An international task force of scientists, politicians, and business leaders warned
that the world has about ten years before global warming becomes irreversible. By then, average global temperatures will have risen two degrees Celsius since the start of the Industrial Revolution, resulting in major droughts, increased disease, and the termination of the North Atlantic Gulf Stream. [New Zealand Herald] Meteorologists were forecasting record thinning of northern Europe's ozone layer in the coming weeks, [BBC News] and astronomers concluded that Saturn's largest moon had all the ingredients for life. [Associated Press] Senate Majority Leader Bill Frist declared that biological warfare is "the greatest existential threat we face today." [Reuters] The world's first mad goat was diagnosed in France. [United Press International] At the World Economic Forum in Davos, Switzerland, Tony Blair and Bill Gates shared the stage with Bono and Bill Clinton and called for more aid to Africa. [The New York Times] Sharon Stone raised a million dollars for mosquito nets, [BBC News] and a
special dinner was organized to promote dialogue between the U.S. and Iran; the idea backfired when Senator Joseph Biden, the American representative, showed up
an hour and a half late, and wine was served to the Muslim guests. [CNN] Scientists solved the mystery of the Venus Flytrap. [The Boston Globe] Swaziland's King swati chose his thirteenth wife and sent her to South Africa for an AIDS test. [BBC News] Researchers found that fidgety people are less likely to be obese, [The New York Times] police in Rome were cracking down on unlicensed tour guides, [The New York Times] and Joseph Massino, the "Last Don" of New York, snitched on the mob. [The New York Times]
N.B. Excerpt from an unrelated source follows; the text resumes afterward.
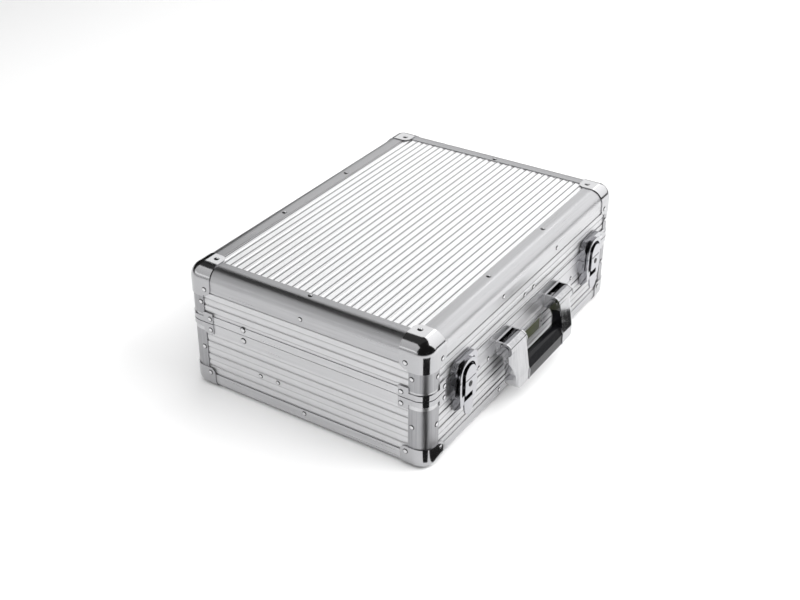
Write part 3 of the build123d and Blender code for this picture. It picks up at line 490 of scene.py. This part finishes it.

President Bush ordered his cabinet to stop paying off journalists after syndicated olumnist Maggie Gallagher admitted she had a $21,500 contract with the Health and Human Services Department to endorse the agency's marriage initiative. [The Washington Post] Two days later, another columnist admitted he'd been paid $10,000 for the same purpose. [The Globe and Mail] Scientists synthesized a pheromone produced by young women that helps post-menopausal ladies attract men. [The Globe and Mail] Social Security Administration workers testified that they had been ordered "to promote the idea that Social Security is in crisis and that Social Security privatization is the answer." [Reuters] Christian groups were threatening to withdraw their support from any privatization scheme whatsoever
unless Bush tries harder to ban gay marriage, [The New York Times] and chimpanzees were found to have a sense of fair play. [BBC News] Condoleezza Rice
was sworn in as secretary of state, despite Senator Mark Dayton's objection during her confirmation hearing that "I really don't like being lied to repeatedly, flagrantly, intentionally." [The New York Times] The Justice Department threw a going away party for John Ashcroft. His term in office, said one assistant, "served as a full employment program for cartoonists and pundits." [The New York Times] The Bush Administration requested an additional $80 billion for the wars in Iraq and Afghanistan this year, [The New York Times] totaling 13 times the Environmental Protection Agency's allotment, [Swissinfo] and making the 2005 budget deficit the biggest in history. [The New York Times] The State Department offended Mexico by issuing a travel warning along the border; [CNN] U.S. Ambassador Tony Garza tried to ease tensions by clarifying that "the wave of border violence is a result of successful efforts by President Fox's administration in the fight against organized crime." [Reuters] The Sudanese government dropped bombs on women and children in Darfur, [Reuters] and the European Union reestablished diplomatic ties with Sudan for the first time since 1990. [The New york Times] Commercial airlines were told they should be worrying about shoulder-fired missile attacks, [The New York Times] Human Rights Watch declared meatpacking to be "the most dangerous factory job in America," [The New York Times] and Ringo Starr was planning to become a cartoon superhero.